The AI Risk Gap is a way of thinking about risk in use cases, not a specific framework with specific measurements. Despite this, I hope that this gets people thinking differently about AI risk and helps in framing the right questions. For example, have you defined an acceptable level of risk for the use case? How are you measuring and benchmarking? How does the performance change when confronted with real-world data and scenarios?

Note: You must consider the AI Solutions Risk Gap in a production environment when the system is confronted with real-world data and scenarios. Issues often won’t present themselves in testing or experimentation, leading people to believe the application is more robust than it truly is.

Risk Acceleration by FOMO

Multiple factors accelerate risk in AI deployments, but one that deserves more attention is the disconnect between reporting and realities on the ground. So many articles are written to present applications of AI that _could be_ or even possible experiments, as though they were observations of applications currently deployed. This sets in motion a cycle where CEOs and business leaders mistakenly assume competing organizations are doing things with AI that aren’t actually happening. This assumption leads them to publicly speak about replacing staff with AI, responding with their experiments, and further fueling the cycle. Internally, they apply more and more pressure to do more with AI (whatever that means), and internal staff do their best to oblige rushing experiments without having a firm understanding of the risk.

Development by FOMO is hardly unique to AI, but what does seem rather unique is the velocity and breadth of the current AI push putting pressure on organizations to deliver. Ironically, we may tell our systems through prompts to take a deep breath and think through the solution step by step, but we aren’t doing that ourselves despite having brains and… lungs.

This risk acceleration by FOMO isn’t any one entity’s fault; it’s an unfortunate side effect of our current competitive environment and the level of hype. Sure, there’s no shortage of blame to go around with AI leaders stoking fear, companies faking demos, and media not properly vetting stories. These are all contributing factors, but hardly the whole picture. We bear some of the blame when we parrot claims and boost the wild speculation of influencers over more realistic (and what should now be obvious) evaluations.

Being Smart About AI Risk

There seems to be a lot working against you in the risk department, but all isn’t lost because you have a superpower: ground truth. You can observe the outcomes of your experiments on your data firsthand. When your results after continued experiments don’t jibe with the reports you’ve read, that’s a feature of the system working. The largest tech companies in the world are struggling to actualize use cases; inevitably, you will also. Every use case will have a different level of complexity, and some will work better than others.

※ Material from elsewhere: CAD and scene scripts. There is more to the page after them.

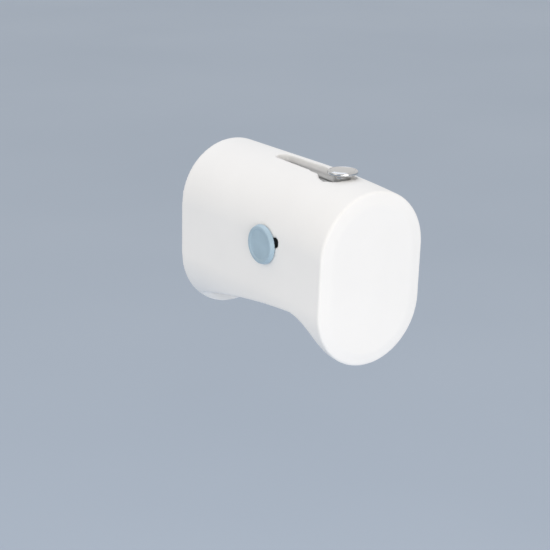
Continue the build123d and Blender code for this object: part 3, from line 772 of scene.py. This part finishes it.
# ---------------------------------------------------------------- floor, light and camera
def make_floor():
    """Painted floor below the spout, which fills the camera's view behind it."""
    mesh = bpy.data.meshes.new("floor")
    half = FLOOR_HALF
    corners = [(-half, -half, 0), (half, -half, 0), (half, half, 0), (-half, half, 0)]
    mesh.from_pydata(corners, [], [(0, 1, 2, 3)])
    floor = bpy.data.objects.new("floor", mesh)
    floor.location.z = FLOOR_HEIGHT
    bpy.context.scene.collection.objects.link(floor)
    material, tree, shader = new_material("floor_paint", FLOOR_COLOUR, FLOOR_ROUGHNESS)
    vary(tree, shader, "Base Color", noise(tree, scale=1.5, detail=2), FLOOR_DARKER, FLOOR_LIGHTER)
    mesh.materials.append(material)


def make_light(name, place, size, power, colour):
    """Round area light that faces the spout."""
    light = bpy.data.lights.new(name, "AREA")
    light.color = colour
    light.shape = "DISK"
    light.size = size
    light.energy = power
    lamp = bpy.data.objects.new(name, light)
    lamp.location = place
    lamp.rotation_euler = (Vector(LIGHT_TARGET) - Vector(place)).to_track_quat("-Z", "Y").to_euler()
    bpy.context.scene.collection.objects.link(lamp)


def make_world():
    """Even light from all round."""
    world = bpy.data.worlds.new("studio")
    world.use_nodes = True
    background = world.node_tree.nodes["Background"]
    background.inputs["Color"].default_value = (*WORLD_COLOUR, 1)
    background.inputs["Strength"].default_value = WORLD_STRENGTH
    bpy.context.scene.world = world


def make_camera():
    """Camera at the photo's viewpoint."""
    azimuth, elevation = math.radians(CAMERA_AZIMUTH), math.radians(CAMERA_ELEVATION)
    forward = Vector((
        -math.sin(azimuth) * math.cos(elevation),
        math.cos(azimuth) * math.cos(elevation),
        -math.sin(elevation),
    ))
    camera = bpy.data.objects.new("camera", bpy.data.cameras.new("camera"))
    camera.data.lens = CAMERA_LENS
    camera.data.sensor_width = SENSOR_WIDTH
    camera.data.clip_start = CLIP_START
    camera.data.clip_end = CLIP_END
    roll = Matrix.Rotation(math.radians(CAMERA_ROLL), 4, "Z").to_quaternion()
    turn = forward.to_track_quat("-Z", "Y") @ roll
    camera.location = CAMERA_PLACE
    camera.rotation_euler = turn.to_euler()
    bpy.context.scene.collection.objects.link(camera)
    bpy.context.scene.camera = camera


make_floor()
for light in LIGHTS:
    make_light(*light)
make_world()
bpy.context.scene.view_settings.view_transform = "Standard"
make_camera()
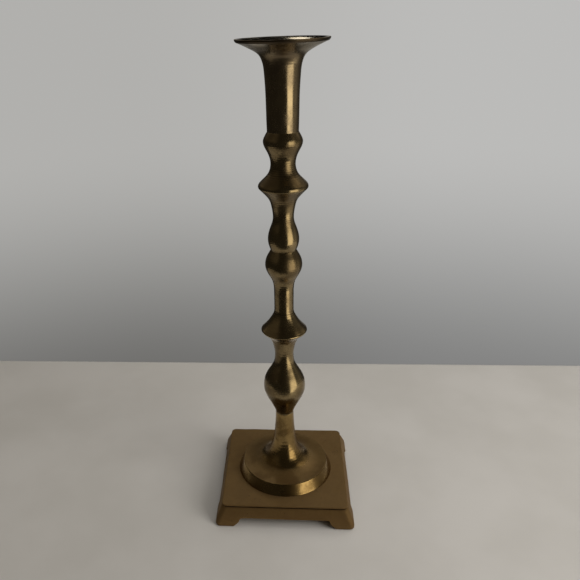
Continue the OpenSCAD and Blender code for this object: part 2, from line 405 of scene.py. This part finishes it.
def plinth_section(rise, height, floor_half):
    """The plinth's section where its lower edge is at height rise, as (form, half width, height) rows.

    It runs from the hole outwards over the top, down the flank, and through the hollow back to the hole.
    """
    hole_r = FOOT_SPIGOT_R + SPIGOT_GAP
    ledge_z = height - LEDGE_H
    groove_z = ledge_z - GROOVE_H
    groove_half = TOP_HALF - GROOVE_DEPTH
    flank_z = groove_z - 0.5
    foot_z = rise + LOWER_EDGE_R
    foot_half = flank_half(foot_z, floor_half, groove_z)
    bottom_half = foot_half - LOWER_EDGE_R
    pocket_z = rise + 0.5
    under_z = height - PLATE_T

    square = [(TOP_HALF - 5, height), (TOP_HALF - 1.6, height)]
    for a in QUARTER_TURN:
        square.append((TOP_HALF - TOP_EDGE_R * (1 - math.sin(a)), height - TOP_EDGE_R * (1 - math.cos(a))))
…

A larger conversation on reducing and evaluating AI risk is outside the scope of this post, but by asking a few simple questions, you’ll be pointed in the right direction.

  • What is the impact of failure on the use case?
  • What’s an acceptable level of risk?
  • What are the evaluation criteria?
  • How exposed is this system going to be?
  • How are you performing this use case today?
  • Are there other approaches better suited to the problem?

Ask the right questions and make the right choices. If something seems too good to be true, it probably is.

Conclusion

With the current rush to implement AI into everything, we will see more and more impacts of failure and an accumulation of technical debt. It doesn’t have to be this way. With some thought, you can maximize your AI investments to ensure you are focused on the right applications, giving you the highest probability of success. The goal should be to identify high-impact use cases and provide further scrutiny to avoid unnecessary impacts from failure or manipulation. Asking the right questions and taking extra time to evaluate can help avoid failures and lead to more robust applications.